As a cyberneticist, all these folks wanking over graphics make me cry. The AI team is allowed 1%, or maybe 2% of the budget. All those parallel Flops! And they're just going to PISS THEM AWAY instead of putting in actual machine intelligence that can be yield more dynamism or even learn and adapt as the game is played? You return to town and the lady pushing the wheelbarrow is pushing that SAME wheelbarrow the same way. They guy chopping wood just keeps chopping that wood forever: Beat the boss, come back, still chopping that damn wood! WHAT WAS THE POINT OF WINNING? The games are all lying to you! They tell you, "Hero! Come and change the world!", and now you've won proceed to game over. Where's the bloody change!? Everything just stays pretty much the same!? Start it up again, you get the same game world? Game "AI" has long been a joke, it's nothing like actual machine learning. It's an indication of a Noob gamedev when they claim their AI will learn using neural networks, and we'd all just laugh or nod our heads knowingly, but I can actually do that now, for real, on the current and this new generation of existing hardware... If the AI team is allowed the budget.
A game is not graphics. A game is primarily rules of interaction, without them you have a movie. Todays AAA games are closer to being movies than games. Look at board games or card games like Magic the Gathering -- It a basic set of rules and some cards that a add a massive variety of completely new rules to the game mechanics so the game is different every time you play. I'm not saying make card games. I'm saying that mechanics (interaction between players, the simulation and the rules) is what a game is. Physics is a rule set for simulating, fine, you can make physics games and play within simulations, but a simulation itself isn't really a game, at the very least a world's geometry dictates how you can interact with the physics. Weapons and some spells, item effects, etc. things might futz with the physics system, but it is very rare to see a game that layers on rules dynamically during the course of play in a real-time 3D the way that paper and dice RPGs or even simple card games do.
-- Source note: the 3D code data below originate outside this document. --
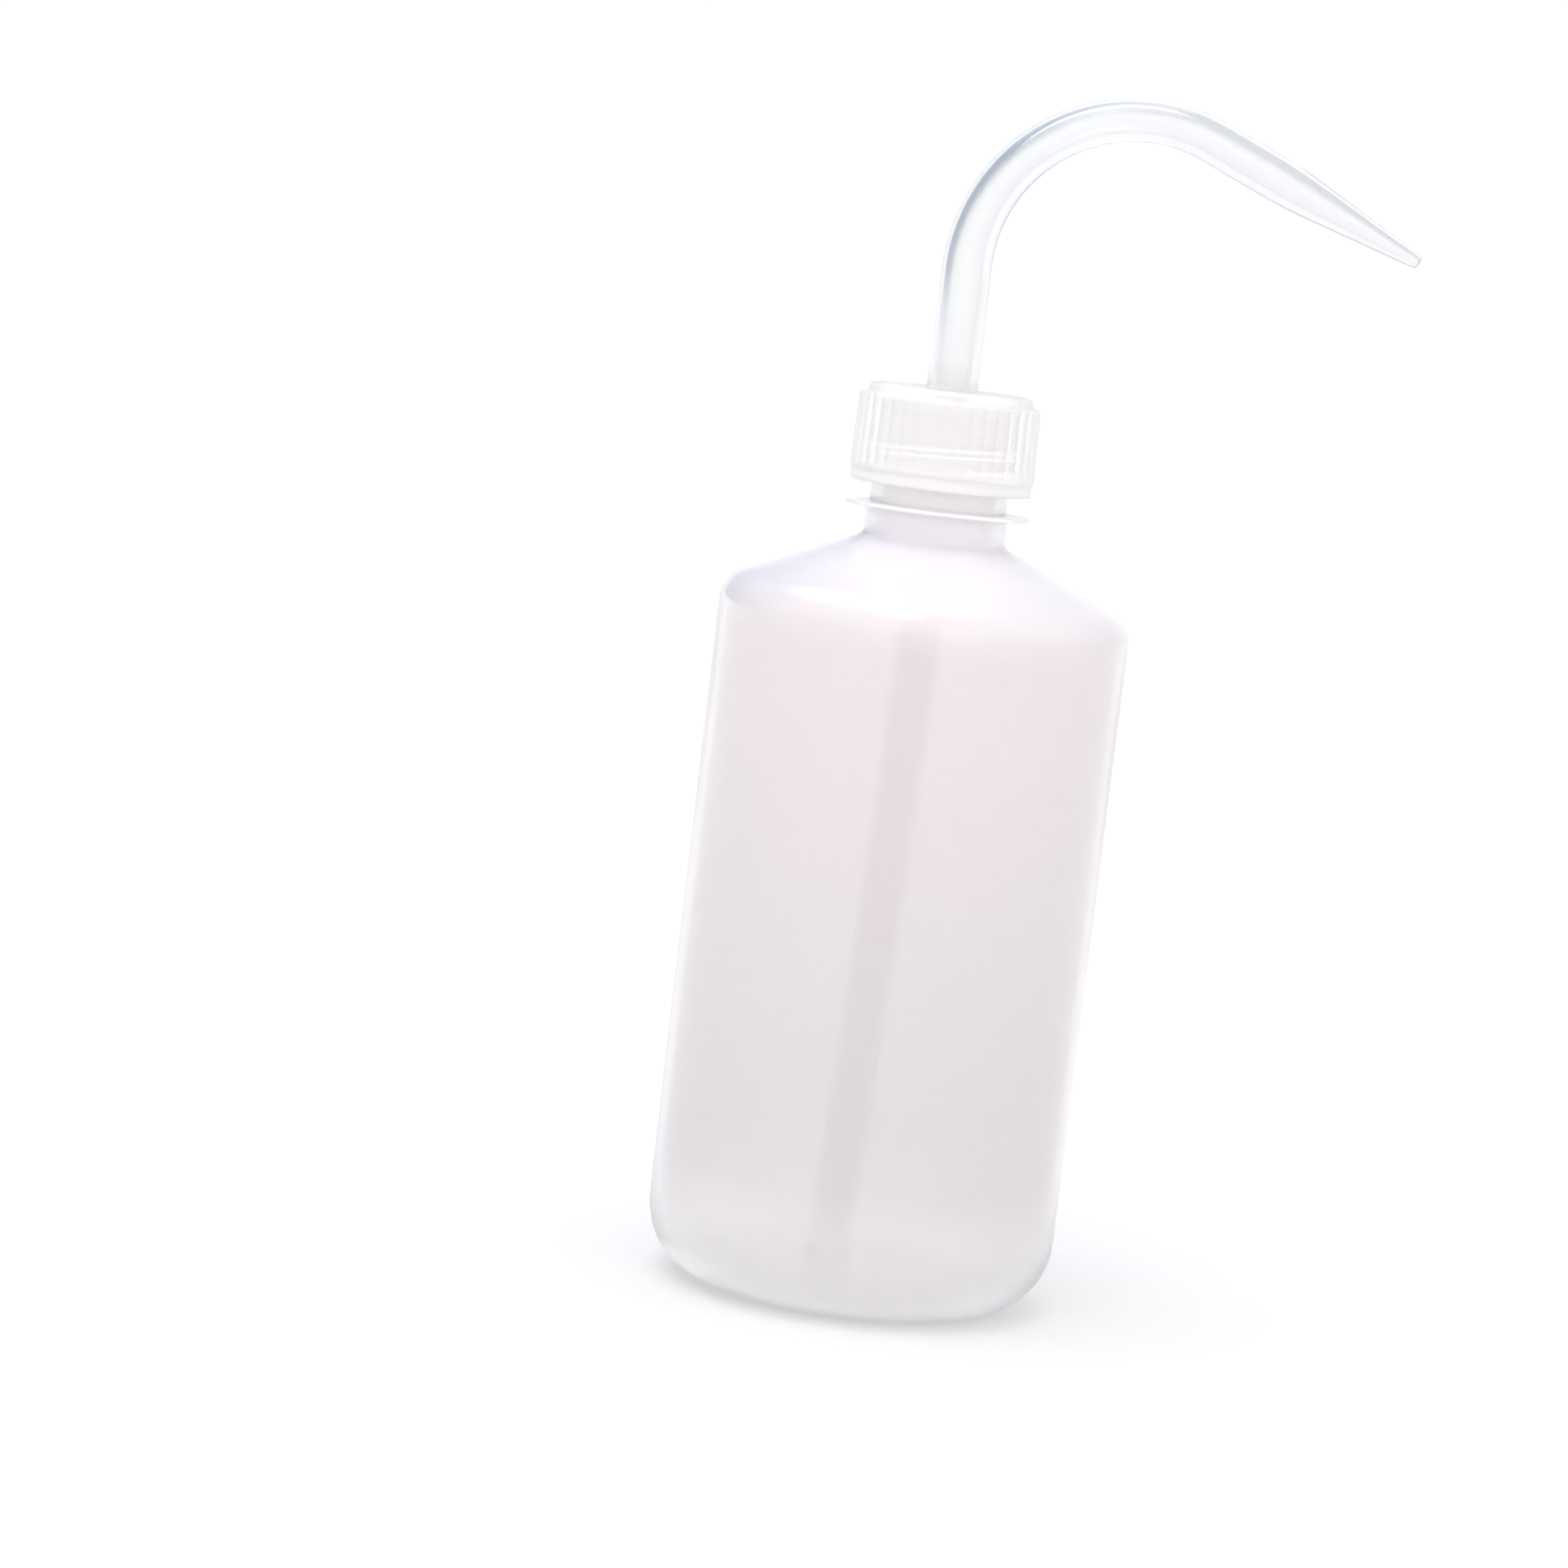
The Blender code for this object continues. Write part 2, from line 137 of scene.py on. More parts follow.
# Nozzle
STEM = 17.9 * MM
BEND_R = 24.3 * MM
BEND = math.pi / 2 + math.radians(23.7)
STRAIGHT = 11.9 * MM
CONE = 22.6 * MM
FOOT_R = 3.82 * MM
FOOT_FILLET_R = 0.5 * MM
NOZZLE_WALL = 1.25 * MM
TIP_R = 1.05 * MM
TIP_BORE_R = 0.5 * MM
TIP_EDGE_R = 0.4 * MM
TIP_FLARE = 0.12 * MM
# How far before the tip the bore's evenly spaced rings stop, it narrows to the tip's bore, and flares
BORE_RINGS_STOP = 1.5 * MM
TIP_BORE_LENGTH = 0.6 * MM
TIP_FLARE_LENGTH = 0.15 * MM
BEND_END = STEM + BEND_R * BEND
CONE_START = BEND_END + STRAIGHT
NOZZLE_END = CONE_START + CONE
WIDTH_PLACES = (0.0, 6.0 * MM, STEM, STEM + 8.5 * MM, STEM + 19.0 * MM, STEM + 38.0 * MM,
                BEND_END, CONE_START, NOZZLE_END)
IN_PLANE_RADII_MM = (3.82, 3.78, 3.72, 3.5, 3.37, 3.24, 3.3, 3.42, 1.05)
ACROSS_RADII_MM = (3.82, 3.78, 3.72, 3.66, 3.62, 3.58, 3.52, 3.42, 1.05)

# Draw tube and seal
TUBE_R = 3.1 * MM
TUBE_WALL = 0.8 * MM
LEAN_START_Z = 120.0 * MM
LEAN = 0.016
LEAN_BEND_PER_M = 0.1
TUBE_EDGE = 0.12 * MM
TUBE_COLUMNS = 72
SEAL_INNER_R = 7.0 * MM
SEAL_EDGE_R = 0.25 * MM
SEAL_COLUMNS = 144
LIP_PRINT_DEPTH = 0.1 * MM

# Camera
CAMERA_PLACE = (-17.73 * MM, -700.0 * MM, 154.4 * MM)
CAMERA_PITCH = math.radians(6.51)
CAMERA_ROLL = math.radians(6.75)
CAMERA_LENS = 108.86
CAMERA_SENSOR = 36.0

# Tones of the plastics and the floor. A pair is the two ends of a tone that varies over the surface
# Painted shade: the wall's tones are darker than the base's and the neck's; the spread between the pair is
# the plastic's own clouding
WALL_CLOUD_AND_SHADE_TONES = ((0.918, 0.862, 0.859), (0.931, 0.877, 0.876))
# Painted shade, darker low on the wall
LOW_WALL_PAINTED_SHADE = (0.831, 0.8, 0.813)
BASE_TONE = (0.998, 0.988, 0.995)
DRAW_LINE_TONE = (0.872, 0.832, 0.84)
SHOULDER_TONE = (0.898, 0.868, 0.922)
NECK_TONE = (0.997, 0.983, 0.986)
CAP_TONES = ((0.932, 0.916, 0.904), (0.942, 0.928, 0.917))
NOZZLE_TONE = (0.94, 0.944, 0.948)
TUBE_TONES = ((0.972, 0.956, 0.966), (0.98, 0.965, 0.975))
FOAM_TONES = ((0.985, 0.99, 0.995), (0.96, 0.97, 0.98))
FLOOR_TONES = ((0.50, 0.50, 0.505), (0.52, 0.52, 0.52))

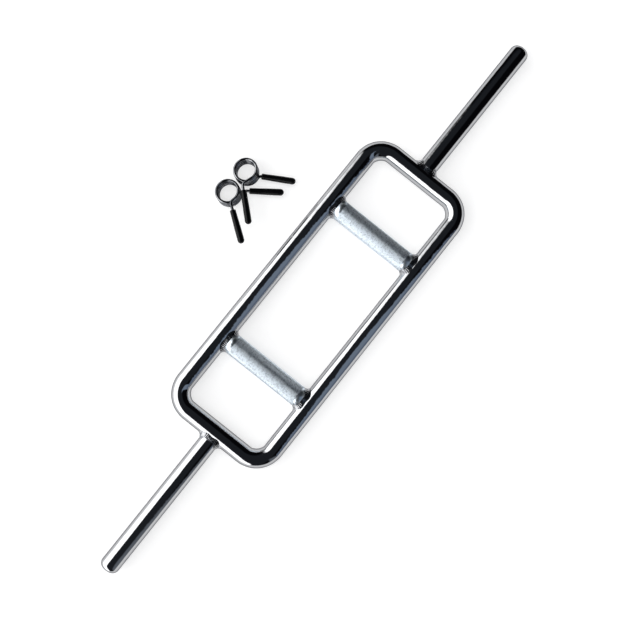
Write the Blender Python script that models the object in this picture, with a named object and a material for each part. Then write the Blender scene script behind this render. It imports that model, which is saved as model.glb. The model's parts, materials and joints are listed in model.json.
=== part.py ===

League of Legends does a very job of adding new abilities that have game changing ramifications and the dynamic is great because of it, but that's a rare example and is still not as deep as simple card games like MtG. It's such a waste, because we have the ram and processing power to do such things, but we're just not using it.
I love a great stories, but it looks like all the big-time studios are fixated on only making these interactive movies to the exclusion of what even makes a game a game: The interaction with various rule logic. AAA games are stagnant in my opinion, it's like I'm playing the same game with a different skin, maybe a different combination of the same tired mechanics. The asset costs and casting, scripts, etc. prevent studios from really leveraging the amazing new dynamics and logic detail that are available in this generation of hardware, let alone next-gen hardware with shared memory architectures. IMO, most AAA studios don't need truly next-gen hardware because they don't know what the fuck to do with it -- Mostly because they've been using other people's engines for decades. These 'next-gen' consoles ARE next gen in terms of the game advancement they enable, even rivaling PCs in that regard, but no one is showing them off. I hope that changes. Most folks are scratching their head and asking, "How do I push more pixels with all this low latency RAM?" and forgetting that pixels make movie effects, not games. I mean, I can run my embarrassingly parallel n.net hive on this hardware, and give every enemy and NPC its own varied personality where the interactions with and between them become more deep and nuanced than Dwarf Fortress, and the towns and scenarios and physics interactions more realistic, or whimsical, or yield cascades of chaotic complexity... but... Dem not nxtGen, cuz MUH PIXZELS!!1!!1
The enemies and NPCs in your games are fucking idiots because "AI" and rules are what games are made of, and the AI team is starving to death while watching everyone else gorge themselves at the graphics feast. It's ridiculous. It's also pointless. So what if you can play Generic Army Shooter v42 with more realistic grass? Yeah, it's nice to have new shooters to play, but you're not getting the massive leap in gameplay. You could be protecting the guys who are rigging a building to crush the enemies as you retreat and cut off their supply lines. No, the level of dynamism in a FPS today is barely above that of a team of self-interested sharp shooters honing their bullseye ability. It's boring to me, great, I'm awesome at shooting while running now. So fucking what. Protip: that's why adding vehicles was such a big deal in FPSs -- That was a leap in game mechanics and rules. I'm picking on FPS, but I can leverage the same at any genre: There's little in the way of basic cooperative strategy (cooperative doesn't have to mean with other players, instead of re-spawning why not switch between bodies of a team having them intuitively carry out the task you initiate when not in the body anymore). We barely have any moderate complexity available in strategy itself let alone the manipulation of new game rules on the fly for tactical, logistical, or psychological warfare. How many pixels does it take to cut off a supply line, or flank your enemies?